University Physics Textbooks
Sample selections from Bartholin, Sperling, Sennert would reveal how natural philosophy was actually taught.
Conclusion
The random sampling exercise validates our headline estimate: for truly Renaissance-original works, translation coverage is around 2-4%. The Science category shows higher rates (~13%) due to:
- Celebrity scientists (Descartes) attracting translators
- 17th-century English interest in alchemy
- Classical/medieval reprints inflating numbers
But even in this relatively well-served category, major works remain completely untranslated: Cardano's De subtilitate, Libavius's Alchemia, Scaliger's Exercitationes. For theology, law, pedagogy, and other genres that make up the bulk of USTC, the rate is almost certainly lower.
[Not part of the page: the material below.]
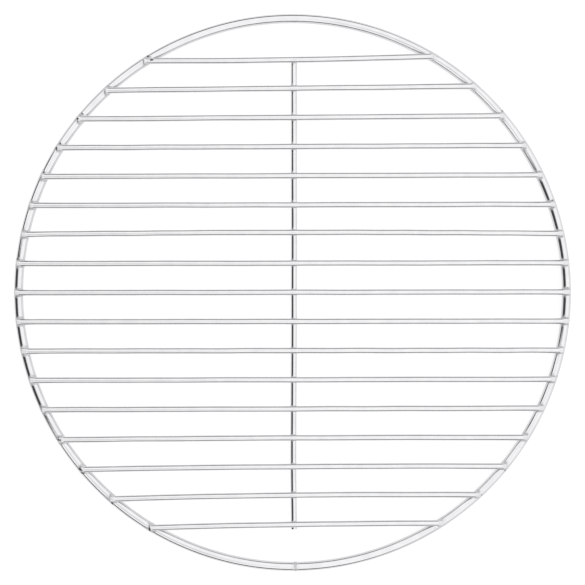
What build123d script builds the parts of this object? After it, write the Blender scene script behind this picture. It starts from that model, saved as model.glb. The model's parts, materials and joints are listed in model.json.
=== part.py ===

The 2% estimate isn't pessimistic. It's realistic.
Reproducibility
The Python code used for sampling:
import pandas as pd
import random
# Load USTC Latin editions
df = pd.read_csv('ustc_latin_editions.csv', low_memory=False)
# Filter for Science category
science = df[df['classification_1'] == 'Science']
print(f"Science works in USTC: {len(science)}") # 3,451
# Random sample with fixed seed
random.seed(1234)
sample_indices = random.sample(range(len(science)), 25)
sample = science.iloc[sample_indices]
for _, row in sample.iterrows():
author = row['author_name_1'] or 'Anonymous'
title = row['std_title'] or 'No title'
year = row['year']
print(f"{author}: {title} ({year})")Data source: Universal Short Title Catalogue Latin editions export (533,308 records).